Today, with China hosting many foreigners, and in China's booming, industrialized society, there are bound to be misunderstandings between the locals and guests.

"How can a foreigner characterize the Chinese ethos and values?" I asked.

"Lots of Westerners try to define the differences between Chinese and Westerners in terms of logic or philosophy," my teacher said. "Some look at the social differences, as if they were anthropologists on tour in the Middle Kingdom. Others look at linguistic oddities, and say we think the way we do because of our writing and grammar. But I think that the Chinese mind always seeks harmony. This preference for harmonious relationships is culturally specific, and it is based upon notions of acceptable strategies of discourse."

"You mean foreigners misjudge a Chinese speaker's intent because they do not understand the way of speaking?"

"Indeed," the teacher said. "It is not the accent, or the characters creating the problem. It is in the way we say something. The Chinese language has a topic-comment set up in terms of grammar. Maybe 50 percent of the utterances you hear are spoken in this fashion."

"And English has the preferred subject-predicate format, as do other European languages," I said.
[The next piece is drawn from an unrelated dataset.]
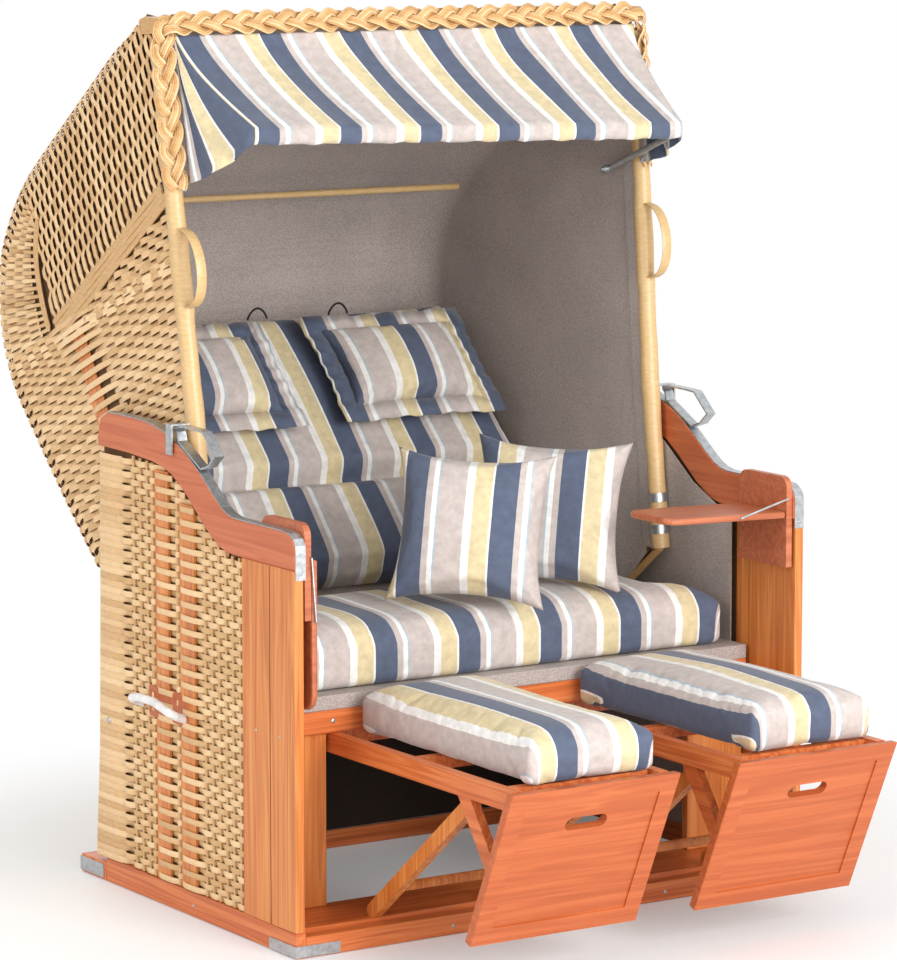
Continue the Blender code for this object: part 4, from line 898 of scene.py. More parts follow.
class CHAIR_OT_stage(bpy.types.Operator):
    """Floor, soft studio light and the camera"""
    bl_idname = "object.beach_chair_stage"
    bl_label = "Stage and Camera"

    def execute(self, context):
        studio = context.scene.beach_chair_studio
        floor_mesh = bpy.data.meshes.new("studio_floor")
        corners = [(x * 30, y * 30, -0.001) for x, y in ((-1, -1), (1, -1), (1, 1), (-1, 1))]
        floor_mesh.from_pydata(corners, [], [(0, 1, 2, 3)])
        made, tree, shader = blank_material("painted_floor")
        shader.inputs["Base Color"].default_value = (*studio.floor_colour, 1.0)
        shader.inputs["Roughness"].default_value = 0.9
        shader.inputs["Specular IOR Level"].default_value = 0.1
        # the floor turns to plain white away from the chair, for the camera alone
        place = node(tree, "ShaderNodeTexCoord").outputs["Object"]
        far = node(tree, "ShaderNodeVectorMath", {"operation": "LENGTH"}, {0: place}).outputs["Value"]
        fade = node(tree, "ShaderNodeMapRange", {"interpolation_type": "SMOOTHSTEP"}, {
            "Value": far, "From Min": 0.8, "From Max": 1.5}).outputs["Result"]
        seen = node(tree, "ShaderNodeLightPath").outputs["Is Camera Ray"]
        plain = node(tree, "ShaderNodeEmission", inputs={"Color": (1.0, 1.0, 1.0, 1.0), "Strength": 1.0})
        # a low value whitens the floor near the chair too; far from it the floor is wholly white
        share = maths(tree, "MULTIPLY", maths(
            tree, "MULTIPLY_ADD", fade, studio.floor_white, 1.0 - studio.floor_white), seen)
        both_ways = node(tree, "ShaderNodeMixShader", inputs={
            0: share, 1: shader.outputs[0], 2: plain.outputs["Emission"]})
        tree.links.new(both_ways.outputs[0], tree.nodes["Material Output"].inputs["Surface"])
        floor_mesh.materials.append(made)
        floor = bpy.data.objects.new("studio_floor", floor_mesh)
        context.scene.collection.objects.link(floor)
        world = bpy.data.worlds.new("studio")
        world.use_nodes = True
        tree = world.node_tree
        tree.nodes.clear()
        seen = node(tree, "ShaderNodeLightPath").outputs
        shown = maths(tree, "MAXIMUM", seen["Is Camera Ray"], maths(tree, "MAXIMUM", seen["Is Glossy Ray"],
                                                                  seen["Is Transmission Ray"]))
        soft = node(tree, "ShaderNodeBackground", inputs={
            "Color": (1.0, 1.0, 1.0, 1.0), "Strength": studio.sky})
        white = node(tree, "ShaderNodeBackground", inputs={"Color": (1.0, 1.0, 1.0, 1.0), "Strength": 1.0})
        both_ways = node(tree, "ShaderNodeMixShader", inputs={
            0: shown, 1: soft.outputs[0], 2: white.outputs[0]})
        node(tree, "ShaderNodeOutputWorld", inputs={"Surface": both_ways.outputs[0]})
        context.scene.world = world
        for label, place, size, power in (("key", (0.6, -5.6, 2.3), 2.4, studio.key),
                                          ("low", (-1.2, -5.2, 0.9), 2.0, studio.key * 0.30),
                                          ("side", (-5.2, -1.6, 2.8), 2.6, studio.side),
                                          ("back", (1.0, 5.0, 3.4), 3.0, studio.side * 0.5)):
            lamp = bpy.data.lights.new(label, "AREA")
            lamp.size = size
            lamp.energy = power
            lit = bpy.data.objects.new(label, lamp)
            lit.location = place
            lit.rotation_mode = "QUATERNION"
            lit.rotation_quaternion = (Vector((0, 0, 0.8)) - Vector(place)).to_track_quat("-Z", "Y")
            context.scene.collection.objects.link(lit)
        lens = bpy.data.cameras.new("camera")
        lens.lens = studio.lens
        lens.sensor_width = 36.0
        camera = bpy.data.objects.new("camera", lens)
        camera.location = at(-4.2395, -6.1971, 1.8848)
        camera.rotation_mode = "QUATERNION"
        camera.rotation_quaternion = Vector((0.5373, 0.8309, -0.1442)).to_track_quat("-Z", "Y")
        lens.clip_end = 100.0
        context.scene.collection.objects.link(camera)
        context.scene.camera = camera
        context.scene.view_settings.view_transform = "Standard"
        return {"FINISHED"}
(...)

"Yes, this difference is profound. Topic sometimes bears a loose relationship with comment, making the Westerner think a Chinese is rambling. Often the topic carries old information, with the comment gently bearing new, and this makes it seem as if a Chinese were repeating, or being devious by adding new information at the end of his speaking," said the teacher.

"Yes, for a Westerner, the main point will get lost. We are more direct and upfront, especially about money, requests, and demands," I said.
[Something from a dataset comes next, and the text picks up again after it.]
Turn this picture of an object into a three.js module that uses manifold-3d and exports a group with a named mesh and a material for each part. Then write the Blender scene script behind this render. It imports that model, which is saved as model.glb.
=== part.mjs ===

"Westerners put the important information first, regardless of feelings. We do not; it is not polite. But you think we are being unclear, even beating around the bush," teacher said. "This is not true. We are trying to minimize any chance of social confrontation, and to establish a kind of shared context before moving forward."

"This sounds like a deference tactic: to be gentle at first, and then, boom, make your request or demand," I said.

"It is our discourse style. If I gave you the impression I wanted something, even if it were a business meeting, I would lose face by acting aggressively. If I did this, and you refused me, then I'd really be a fool. The motive for my way of speaking is to protect both of us," said the teacher.

"The Chinese way would be to outline the entire situation carefully, talk a lot about it, justify it clearly, and then make a request at the end of the speech?"

"Yes," said the teacher. "A traditional Chinese wants to avoid all appearances of presumptuousness. He must never be eager or hopeful. Through clarification and justification he also counteracts any talk that a request may be unreasonable."

"This style does incline toward harmony," I said, "but it demands attention on the part of the Westerner. We like to hear the topic, the thesis first, and then the details. You are communicating in an inverse fashion."

"Yes," said the teacher. "This difference in style applies to writing as well as speaking. Many Chinese students who study English encounter problems when learning to write, because they have never learned to start with a topic sentence."

"Mastering the English rhetorical form is hard for everyone. Now I understand it would be doubly hard for a Chinese student," I said. "It would be interesting to interview a bilingual speaker and see what she would say, would she become confused?"

"My ex-student Wan Yun is a translator. She told me she found the Chinese style to be more open-minded, less restrictive than American style. When you translate American speech or writing, you must react immediately, and often the remainder of the speech or text is lost, because the main point has already been made," the teacher said.

"I see your point," I said, "But Americans would fall asleep waiting to hear your Chinese thesis statement."

The teacher said, "Well, all we can do is agree to disagree. Different sociocultural assumptions underlie message construction at discourse level. Misunderstandings can lead to stereotyping. I'd rather be harmonious with my friends. Shall we drink some tea?"